New research has discovered that people who wear contact lenses have different microorganisms living on the surface of their eyeballs than those who do not.

Researchers believe that these differences may explain why people who wear contacts tend to have more eye infections than those who do not.

"As other body sites such as gut, skin and mouth, the eye has a normal community of bacteria, expected to confer resistance to invaders," said senior author Maria G. Dominguez-Bello of New York University School of Medicine.

"Despite being important in ophthalmology, the eye microbiome has been largely neglected, and its functions remain unknown."

For the new study, researchers swabbed various parts of the eyes, including both the surface of the eyeball and the skin directly beneath the eye of nine contact lens wearers and 11 people who don't wear contacts at three different times.

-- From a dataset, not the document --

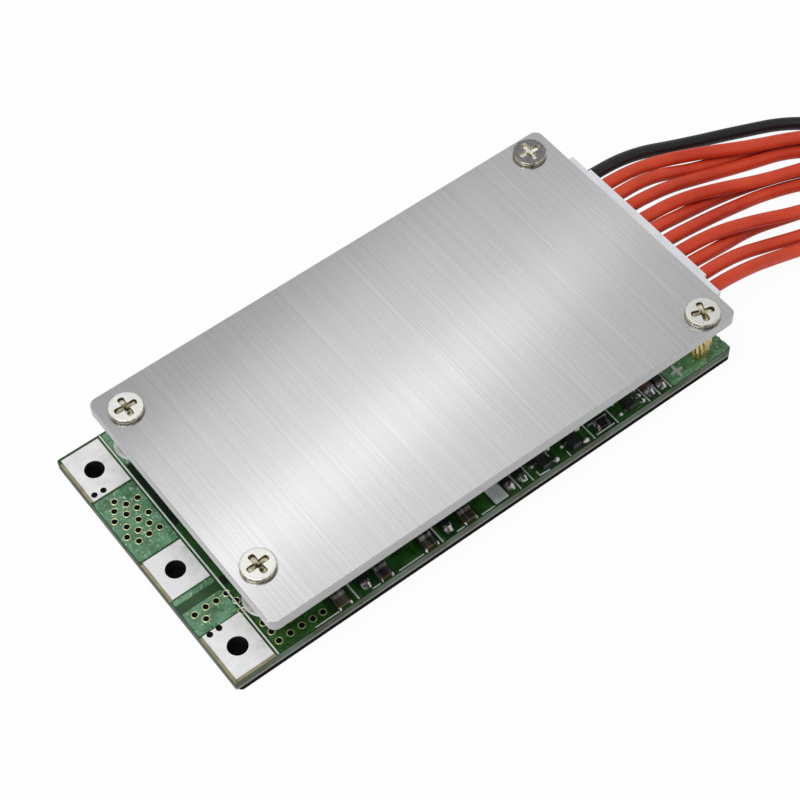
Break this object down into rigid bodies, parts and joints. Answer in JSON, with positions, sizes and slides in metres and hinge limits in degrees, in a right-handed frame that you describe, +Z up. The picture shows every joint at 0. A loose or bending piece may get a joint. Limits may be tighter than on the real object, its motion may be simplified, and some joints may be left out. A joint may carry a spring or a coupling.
{
  "type": "battery management board",
  "caption": "Circuit board under a screwed-on heat spreader plate, with bare terminal pads at one end and a multi-wire harness in a side-entry connector at the other.",
  "frame": {"origin": "under the middle of the board and plate together, on the lower face of the insulating sheet", "axes": "+X runs from the terminal pads to the harness, +Y across the board away from the edge with the sense resistors, +Z up through the plate"},
  "size_m": [0.1662, 0.0593, 0.0115],
  "materials": {
    "board": "satin green solder mask over glass laminate",
    "tinned_pad": "tinned copper, soft shine",
    "film": "clear adhesive film",
    "sheet": "matt black",
    "plate": "finely brushed across",
    "screw": "bright nickel plating",
    "brass": "turned and knurled",
    "solder": "bright solder",
    "thermal_pad": "soft grey silicone",
    "moulding": "black moulding compound",
    "lead": "tin plated",
    "strip": "dull resistance alloy",
    "resistor": "dark glaze",
    "capacitor": "brown ceramic",
    "end_cap": "tinned",
    "connector": "white nylon",
    "black_wire": "satin silicone sleeve",
    "red_wire": "satin silicone sleeve",
    "tie": "natural nylon"
  },
  "bodies": {
    "root": {"circuit_board": "board", "terminal_pad_1": "tinned_pad", "terminal_pad_2": "tinned_pad", "terminal_pad_3": "tinned_pad", "adhesive_film": "film", "insulating_sheet": "sheet", "heat_spreader_plate": "plate", "cover_screws": "screw", "standoffs": "brass", "solder_rings": "solder", "thermal_pad": "thermal_pad", "power_transistor_1": "moulding", "power_transistor_2": "moulding", "power_transistor_3": "moulding", "power_transistor_4": "moulding", "power_transistor_5": "moulding", "power_transistor_6": "moulding", "power_transistor_7": "moulding", "power_transistor_8": "moulding", "power_lead_frames": "lead", "sense_resistor_1": "strip", "sense_resistor_2": "strip", "sense_resistor_3": "strip", "sense_resistor_4": "strip", "chip_resistors": "resistor", "balance_resistors": "resistor", "chip_capacitors": "capacitor", "chip_end_caps": "end_cap", "edge_transistor_1": "moulding", "edge_transistor_2": "moulding", "edge_regulator": "moulding", "balance_transistors": "moulding", "small_leads": "lead", "protection_chip": "moulding", "driver_chip": "moulding", "chip_leads": "lead", "header_housing": "connector", "header_pins": "lead", "plug_housing": "connector", "crimp_contacts": "lead", "wire_black": "black_wire", "wire_red_1": "red_wire", "wire_red_2": "red_wire", "wire_red_3": "red_wire", "wire_red_4": "red_wire", "wire_red_5": "red_wire", "wire_red_6": "red_wire", "wire_red_7": "red_wire", "wire_red_8": "red_wire", "wire_red_9": "red_wire", "wire_red_10": "red_wire", "wire_coil": "red_wire", "coil_tie": "tie"}
  },
  "joints": []
}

They then used metagenomic sequencing to identify the specific microorganisms in each swab.

For people who wore contacts, the micoorganism population living on the eye was more similar to what was found on the eyelid skin compared to non-lens wearers. Researchers believe that the contacts may transfer bacteria from the skin of the finger to the surface of the eye.

Researchers also found that there were more than 5,000 bacterial strains on the eye's surface and there are 2,000 strains on the skin directly beneath the eye. This was unexpected since human tears contain antibacterial compounds, Dominguez-Bello said.

People who didn't wear contacts tended to have more bacterial strains compared to those who do wear contacts, but for lens wearers the proportion of bacteria from the Methylobacterium, Lactobacillus, Acinetobacter and Pseudomonas families was three times as great as for non-lens wearers.

"The findings indicate there are significant differences in diversity of bacterial sequences between contact and non-contact lens wearing subjects and that taxonomic units in the contact lens wearing group were more like the skin than the normal eye," said Dr. Stephen Pflugfelder, who studies cornea and ocular surface diseases at Baylor College of Medicine in Houston, Texas.

"Because they did not perform cultures, the study didn't determine if these sequences were from live viable bacteria or dead bacteria that may have been transmitted by the finger skin," Pflugfelder, who was not part of the new research, said.

Further studies will have to be performed to determine if these bacteria are transferred to the lens from the fingers or if the lenses simply act to favor skin-like bacteria in the eye. "It's too early to give advice yet, but the results start to indicate why contact lens wearers are more prone to have eye infections than non wearers," Dominguez-Bello said.

The findings were reported at the annual meeting of the American Society for Microbiology held on May 31 in New Orleans.